■ **DATASET SECTION**:
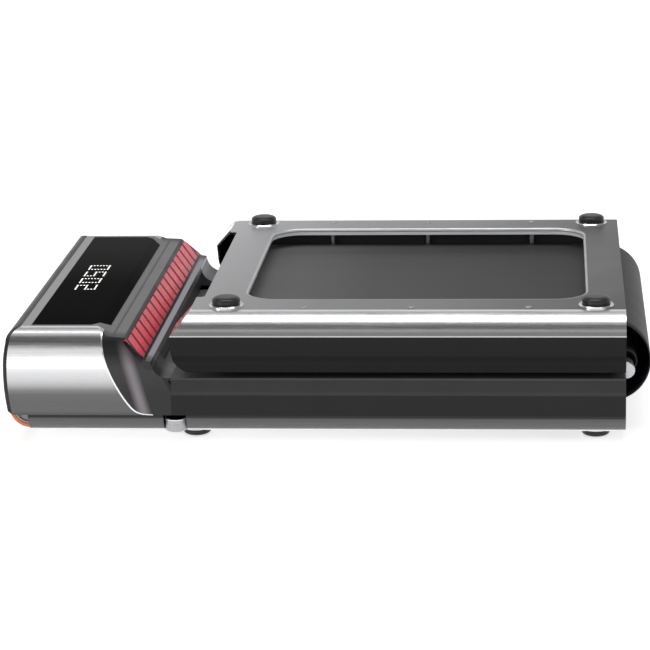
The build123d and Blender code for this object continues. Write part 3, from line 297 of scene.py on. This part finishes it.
def moulded(name, colour, roughness, grain=1100.0, depth=0.05):
    """Moulded plastic: fine spark grain, cloudy gloss, rounded edges."""
    finish = Finish(name, colour, roughness, Specular_IOR_Level=0.3)
    pits = finish.node("ShaderNodeTexVoronoi", {"Vector": finish.place, "Scale": grain}).outputs["Distance"]
    cloud = finish.noise(14.0)
    tint = finish.spread(cloud, 0.3, 0.7, 0.88, 1.1)
    finish.colour(finish.mix(1.0, (*colour, 1), tint, "MULTIPLY"))
    finish.rough(finish.spread(cloud, 0.3, 0.7, roughness - 0.05, roughness + 0.06))
    finish.bump(pits, depth * MM, 0.35, 0.7 * MM)
    return finish.material


def trim_grey():
    """Blue-grey moulding with painted shade: it darkens where it turns down the head's sides."""
    finish = Finish("trim_grey", (0.26, 0.26, 0.29), 0.32, Specular_IOR_Level=0.3)
    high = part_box("light_bar_trim")[1]
    out = finish.spread(finish.math("ABSOLUTE", finish.axis("Y")), high.y - SIDE_ROUND, high.y - 8 * MM)
    grain = finish.noise(500.0)
    # Painted shade: the tone falls to near black as the trim turns down the head's sides.
    base = finish.ramp(out, [(0.0, (0.26, 0.26, 0.29)), (0.5, (0.09, 0.09, 0.10)),
                             (1.0, (0.02, 0.02, 0.022))])
    finish.colour(finish.mix(1.0, base, finish.spread(grain, 0.3, 0.7, 0.94, 1.06), "MULTIPLY"))
    finish.rough(finish.spread(grain, 0.3, 0.7, 0.28, 0.36))
    finish.bump(grain, 0.02 * MM, 0.3, 0.8 * MM)
    return finish.material


def cover_black(name, node, stops):
    """Satin black cover with painted light and shade: its facets differ a little in tone from its lower edge
    up.
    """
    finish = Finish(name, (0.02, 0.02, 0.02), 0.4, Specular_IOR_Level=0.12)
    low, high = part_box(node)
    cloud = finish.noise(14.0)
    grain = finish.noise(900.0)
    # Painted light and shade: tone steps by height on the cover's facets.
    base = tones(finish, "Z", low.z, high.z, stops)
    finish.colour(finish.mix(1.0, base, finish.spread(cloud, 0.3, 0.7, 0.94, 1.06), "MULTIPLY"))
    finish.rough(finish.spread(cloud, 0.3, 0.7, 0.36, 0.46))
    finish.bump(grain, 0.03 * MM, 0.35, 0.8 * MM)
    return finish.material


def cast_cup():
    """Silver lacquer on a casting, with a painted white highlight along its rim and painted shade, near
    black, inside its bore.
    """
    finish = Finish("cast_cup", (0.4, 0.4, 0.41), 0.3, 0.25)
    low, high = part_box("post_cups")
    radius = (high.x - low.x) / 2
    dx = finish.math("SUBTRACT", finish.axis("X"), (low.x + high.x) / 2)
    dy = finish.math("SUBTRACT", finish.math("ABSOLUTE", finish.axis("Y")), high.y - radius)
    squares = finish.math("ADD", finish.math("MULTIPLY", dx, dx), finish.math("MULTIPLY", dy, dy))
    across = finish.math("SQRT", squares)
    # Painted shade: near black inside the bore, above its floor.
    bore = finish.math("LESS_THAN", across, radius - 2.2 * MM)
    floor = finish.math("GREATER_THAN", finish.axis("Z"), low.z + 2 * MM)
    bore_shade = finish.math("MULTIPLY", bore, floor)
    sand = finish.noise(600.0)
    metal = finish.ramp(sand, [(0.3, (0.36, 0.36, 0.37)), (0.7, (0.46, 0.46, 0.47))])
    # Painted highlight: a white line along the rim.
    rim = finish.math("GREATER_THAN", finish.axis("Z"), high.z - 1.2 * MM)
    metal = finish.mix(rim, metal, (0.95, 0.95, 0.95, 1))
    finish.colour(finish.mix(bore_shade, metal, (0.01, 0.01, 0.01, 1)))
    finish.rough(finish.spread(sand, 0.3, 0.7, 0.24, 0.36))
    finish.bump(sand, 0.02 * MM, 0.3, 0.5 * MM)
    return finish.material


def plain_metal(name, colour, roughness):
    """Turned or polished metal with fine scratches and a faint change of gloss."""
    finish = Finish(name, colour, roughness, 1.0)
    scratch = finish.noise(1.0, (700, 90, 700), 5.0)
    cloud = finish.noise(22.0)
    finish.colour(finish.mix(1.0, (*colour, 1), finish.spread(cloud, 0.3, 0.7, 0.9, 1.05), "MULTIPLY"))
    finish.rough(finish.spread(scratch, 0.3, 0.7, roughness * 0.75, roughness * 1.3))
    finish.bump(scratch, 0.01 * MM, 0.4, 0.4 * MM)
    return finish.material


def rubber(name, colour, roughness, pitch, depth, stretch=(1, 1, 1)):
    """Rubber with a small raised grain and a dusty, uneven sheen."""
    finish = Finish(name, colour, roughness, Specular_IOR_Level=0.35)
    links = {"Vector": finish.stretched(stretch), "Scale": 1 / pitch}
    grain = finish.node("ShaderNodeTexVoronoi", links).outputs[0]
    dust = finish.noise(9.0, (1, 1, 1), 5.0)
    finish.colour(finish.mix(1.0, (*colour, 1), finish.spread(dust, 0.35, 0.75, 0.85, 1.25), "MULTIPLY"))
    finish.rough(finish.spread(dust, 0.3, 0.7, roughness - 0.06, roughness + 0.08))
    finish.bump(grain, depth, 0.5, 0.8 * MM)
    return finish.material


def belt_weave():
    """Running belt: diamond grain from two crossed waves, faint lengthwise wear, and painted light that makes
    it greyer towards the head.
    """
    finish = Finish("belt_weave", (0.035, 0.035, 0.036), 0.55, Specular_IOR_Level=0.22)
    ridges = []
    for turn in (-1, 1):
        turned = finish.stretched((1, 1, 1), (0, 0, turn * math.radians(32)))
        links = {"Vector": turned, "Scale": 130.0, "Distortion": 0.4}
        ridges.append(finish.node("ShaderNodeTexWave", links, bands_direction="X").outputs[1])
    wear = finish.noise(1.0, (2, 26, 2), 3.0)
    low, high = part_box("tail_plate")
    # Painted light: the tone is greyer towards the head and darker towards the fold.
    base = tones(finish, "X", low.x, high.x,
                 ((0, 0.12), (0.2, 0.10), (0.4, 0.065), (0.8, 0.042), (1, 0.035)))
    finish.colour(finish.mix(1.0, base, finish.spread(wear, 0.3, 0.7, 0.9, 1.15), "MULTIPLY"))
    finish.rough(finish.spread(wear, 0.3, 0.7, 0.52, 0.6))
    finish.bump(finish.math("MAXIMUM", *ridges), 0.12 * MM, 0.3)
    return finish.material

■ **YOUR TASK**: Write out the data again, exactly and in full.

■ **COMPLETE OUTPUT**:
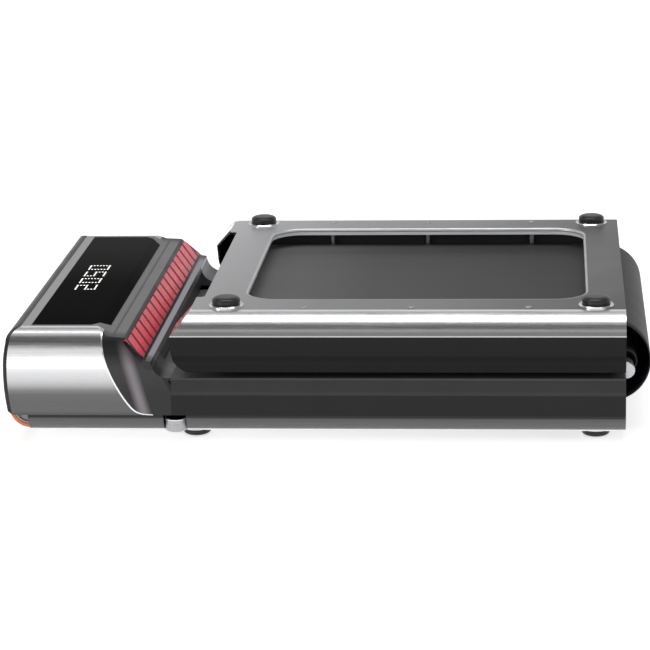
The build123d and Blender code for this object continues. Write part 3, from line 297 of scene.py on. This part finishes it.
def moulded(name, colour, roughness, grain=1100.0, depth=0.05):
    """Moulded plastic: fine spark grain, cloudy gloss, rounded edges."""
    finish = Finish(name, colour, roughness, Specular_IOR_Level=0.3)
    pits = finish.node("ShaderNodeTexVoronoi", {"Vector": finish.place, "Scale": grain}).outputs["Distance"]
    cloud = finish.noise(14.0)
    tint = finish.spread(cloud, 0.3, 0.7, 0.88, 1.1)
    finish.colour(finish.mix(1.0, (*colour, 1), tint, "MULTIPLY"))
    finish.rough(finish.spread(cloud, 0.3, 0.7, roughness - 0.05, roughness + 0.06))
    finish.bump(pits, depth * MM, 0.35, 0.7 * MM)
    return finish.material


def trim_grey():
    """Blue-grey moulding with painted shade: it darkens where it turns down the head's sides."""
    finish = Finish("trim_grey", (0.26, 0.26, 0.29), 0.32, Specular_IOR_Level=0.3)
    high = part_box("light_bar_trim")[1]
    out = finish.spread(finish.math("ABSOLUTE", finish.axis("Y")), high.y - SIDE_ROUND, high.y - 8 * MM)
    grain = finish.noise(500.0)
    # Painted shade: the tone falls to near black as the trim turns down the head's sides.
    base = finish.ramp(out, [(0.0, (0.26, 0.26, 0.29)), (0.5, (0.09, 0.09, 0.10)),
                             (1.0, (0.02, 0.02, 0.022))])
    finish.colour(finish.mix(1.0, base, finish.spread(grain, 0.3, 0.7, 0.94, 1.06), "MULTIPLY"))
    finish.rough(finish.spread(grain, 0.3, 0.7, 0.28, 0.36))
    finish.bump(grain, 0.02 * MM, 0.3, 0.8 * MM)
    return finish.material


def cover_black(name, node, stops):
    """Satin black cover with painted light and shade: its facets differ a little in tone from its lower edge
    up.
    """
    finish = Finish(name, (0.02, 0.02, 0.02), 0.4, Specular_IOR_Level=0.12)
    low, high = part_box(node)
    cloud = finish.noise(14.0)
    grain = finish.noise(900.0)
    # Painted light and shade: tone steps by height on the cover's facets.
    base = tones(finish, "Z", low.z, high.z, stops)
    finish.colour(finish.mix(1.0, base, finish.spread(cloud, 0.3, 0.7, 0.94, 1.06), "MULTIPLY"))
    finish.rough(finish.spread(cloud, 0.3, 0.7, 0.36, 0.46))
    finish.bump(grain, 0.03 * MM, 0.35, 0.8 * MM)
    return finish.material


def cast_cup():
    """Silver lacquer on a casting, with a painted white highlight along its rim and painted shade, near
    black, inside its bore.
    """
    finish = Finish("cast_cup", (0.4, 0.4, 0.41), 0.3, 0.25)
    low, high = part_box("post_cups")
    radius = (high.x - low.x) / 2
    dx = finish.math("SUBTRACT", finish.axis("X"), (low.x + high.x) / 2)
    dy = finish.math("SUBTRACT", finish.math("ABSOLUTE", finish.axis("Y")), high.y - radius)
    squares = finish.math("ADD", finish.math("MULTIPLY", dx, dx), finish.math("MULTIPLY", dy, dy))
    across = finish.math("SQRT", squares)
    # Painted shade: near black inside the bore, above its floor.
    bore = finish.math("LESS_THAN", across, radius - 2.2 * MM)
    floor = finish.math("GREATER_THAN", finish.axis("Z"), low.z + 2 * MM)
    bore_shade = finish.math("MULTIPLY", bore, floor)
    sand = finish.noise(600.0)
    metal = finish.ramp(sand, [(0.3, (0.36, 0.36, 0.37)), (0.7, (0.46, 0.46, 0.47))])
    # Painted highlight: a white line along the rim.
    rim = finish.math("GREATER_THAN", finish.axis("Z"), high.z - 1.2 * MM)
    metal = finish.mix(rim, metal, (0.95, 0.95, 0.95, 1))
    finish.colour(finish.mix(bore_shade, metal, (0.01, 0.01, 0.01, 1)))
    finish.rough(finish.spread(sand, 0.3, 0.7, 0.24, 0.36))
    finish.bump(sand, 0.02 * MM, 0.3, 0.5 * MM)
    return finish.material


def plain_metal(name, colour, roughness):
    """Turned or polished metal with fine scratches and a faint change of gloss."""
    finish = Finish(name, colour, roughness, 1.0)
    scratch = finish.noise(1.0, (700, 90, 700), 5.0)
    cloud = finish.noise(22.0)
    finish.colour(finish.mix(1.0, (*colour, 1), finish.spread(cloud, 0.3, 0.7, 0.9, 1.05), "MULTIPLY"))
    finish.rough(finish.spread(scratch, 0.3, 0.7, roughness * 0.75, roughness * 1.3))
    finish.bump(scratch, 0.01 * MM, 0.4, 0.4 * MM)
    return finish.material


def rubber(name, colour, roughness, pitch, depth, stretch=(1, 1, 1)):
    """Rubber with a small raised grain and a dusty, uneven sheen."""
    finish = Finish(name, colour, roughness, Specular_IOR_Level=0.35)
    links = {"Vector": finish.stretched(stretch), "Scale": 1 / pitch}
    grain = finish.node("ShaderNodeTexVoronoi", links).outputs[0]
    dust = finish.noise(9.0, (1, 1, 1), 5.0)
    finish.colour(finish.mix(1.0, (*colour, 1), finish.spread(dust, 0.35, 0.75, 0.85, 1.25), "MULTIPLY"))
    finish.rough(finish.spread(dust, 0.3, 0.7, roughness - 0.06, roughness + 0.08))
    finish.bump(grain, depth, 0.5, 0.8 * MM)
    return finish.material


def belt_weave():
    """Running belt: diamond grain from two crossed waves, faint lengthwise wear, and painted light that makes
    it greyer towards the head.
    """
    finish = Finish("belt_weave", (0.035, 0.035, 0.036), 0.55, Specular_IOR_Level=0.22)
    ridges = []
    for turn in (-1, 1):
        turned = finish.stretched((1, 1, 1), (0, 0, turn * math.radians(32)))
        links = {"Vector": turned, "Scale": 130.0, "Distortion": 0.4}
        ridges.append(finish.node("ShaderNodeTexWave", links, bands_direction="X").outputs[1])
    wear = finish.noise(1.0, (2, 26, 2), 3.0)
    low, high = part_box("tail_plate")
    # Painted light: the tone is greyer towards the head and darker towards the fold.
    base = tones(finish, "X", low.x, high.x,
                 ((0, 0.12), (0.2, 0.10), (0.4, 0.065), (0.8, 0.042), (1, 0.035)))
    finish.colour(finish.mix(1.0, base, finish.spread(wear, 0.3, 0.7, 0.9, 1.15), "MULTIPLY"))
    finish.rough(finish.spread(wear, 0.3, 0.7, 0.52, 0.6))
    finish.bump(finish.math("MAXIMUM", *ridges), 0.12 * MM, 0.3)
    return finish.material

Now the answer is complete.